What the task asks:
Please quote every line word for word.

Material provided:
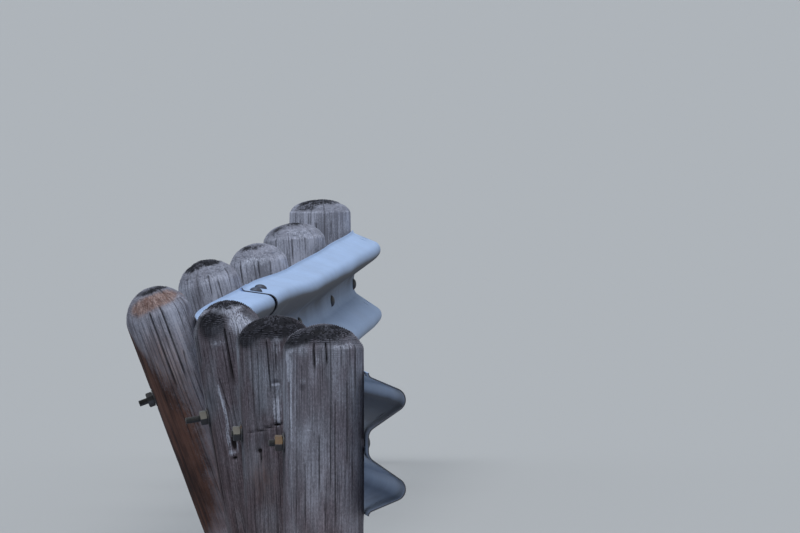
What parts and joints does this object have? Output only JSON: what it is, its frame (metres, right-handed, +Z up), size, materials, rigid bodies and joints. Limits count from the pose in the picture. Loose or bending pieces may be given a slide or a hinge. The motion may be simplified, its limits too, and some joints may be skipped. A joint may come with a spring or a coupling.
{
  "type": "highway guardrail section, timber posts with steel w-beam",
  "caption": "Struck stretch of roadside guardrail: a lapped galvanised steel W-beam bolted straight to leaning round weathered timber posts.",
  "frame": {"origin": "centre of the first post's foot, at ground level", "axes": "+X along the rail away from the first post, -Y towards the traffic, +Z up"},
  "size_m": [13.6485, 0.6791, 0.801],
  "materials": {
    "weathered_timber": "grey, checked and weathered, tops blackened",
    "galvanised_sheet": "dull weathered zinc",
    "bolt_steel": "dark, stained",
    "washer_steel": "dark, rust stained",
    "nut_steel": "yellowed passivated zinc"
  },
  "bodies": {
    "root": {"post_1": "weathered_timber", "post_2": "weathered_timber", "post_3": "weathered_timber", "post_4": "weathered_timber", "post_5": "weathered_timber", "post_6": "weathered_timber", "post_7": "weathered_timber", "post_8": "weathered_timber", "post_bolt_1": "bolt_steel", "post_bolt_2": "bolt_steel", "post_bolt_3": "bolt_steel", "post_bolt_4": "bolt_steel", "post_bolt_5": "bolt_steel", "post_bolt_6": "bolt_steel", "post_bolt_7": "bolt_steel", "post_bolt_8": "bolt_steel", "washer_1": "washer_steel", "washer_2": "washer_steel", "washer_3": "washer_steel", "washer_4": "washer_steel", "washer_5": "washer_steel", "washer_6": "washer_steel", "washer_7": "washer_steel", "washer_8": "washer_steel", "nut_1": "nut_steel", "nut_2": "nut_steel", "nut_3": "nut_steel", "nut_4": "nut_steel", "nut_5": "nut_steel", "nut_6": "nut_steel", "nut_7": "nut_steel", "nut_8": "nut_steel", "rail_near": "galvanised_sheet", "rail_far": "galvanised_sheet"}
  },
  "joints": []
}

Task response:
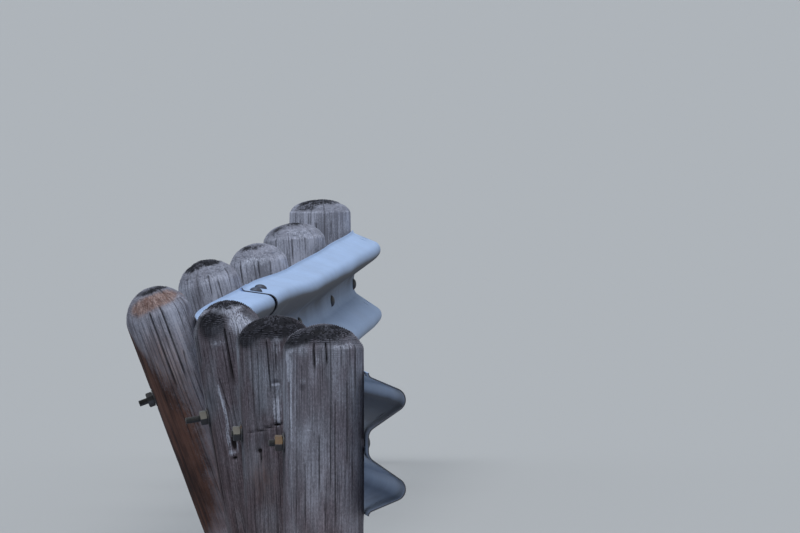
What parts and joints does this object have? Output only JSON: what it is, its frame (metres, right-handed, +Z up), size, materials, rigid bodies and joints. Limits count from the pose in the picture. Loose or bending pieces may be given a slide or a hinge. The motion may be simplified, its limits too, and some joints may be skipped. A joint may come with a spring or a coupling.
{
  "type": "highway guardrail section, timber posts with steel w-beam",
  "caption": "Struck stretch of roadside guardrail: a lapped galvanised steel W-beam bolted straight to leaning round weathered timber posts.",
  "frame": {"origin": "centre of the first post's foot, at ground level", "axes": "+X along the rail away from the first post, -Y towards the traffic, +Z up"},
  "size_m": [13.6485, 0.6791, 0.801],
  "materials": {
    "weathered_timber": "grey, checked and weathered, tops blackened",
    "galvanised_sheet": "dull weathered zinc",
    "bolt_steel": "dark, stained",
    "washer_steel": "dark, rust stained",
    "nut_steel": "yellowed passivated zinc"
  },
  "bodies": {
    "root": {"post_1": "weathered_timber", "post_2": "weathered_timber", "post_3": "weathered_timber", "post_4": "weathered_timber", "post_5": "weathered_timber", "post_6": "weathered_timber", "post_7": "weathered_timber", "post_8": "weathered_timber", "post_bolt_1": "bolt_steel", "post_bolt_2": "bolt_steel", "post_bolt_3": "bolt_steel", "post_bolt_4": "bolt_steel", "post_bolt_5": "bolt_steel", "post_bolt_6": "bolt_steel", "post_bolt_7": "bolt_steel", "post_bolt_8": "bolt_steel", "washer_1": "washer_steel", "washer_2": "washer_steel", "washer_3": "washer_steel", "washer_4": "washer_steel", "washer_5": "washer_steel", "washer_6": "washer_steel", "washer_7": "washer_steel", "washer_8": "washer_steel", "nut_1": "nut_steel", "nut_2": "nut_steel", "nut_3": "nut_steel", "nut_4": "nut_steel", "nut_5": "nut_steel", "nut_6": "nut_steel", "nut_7": "nut_steel", "nut_8": "nut_steel", "rail_near": "galvanised_sheet", "rail_far": "galvanised_sheet"}
  },
  "joints": []
}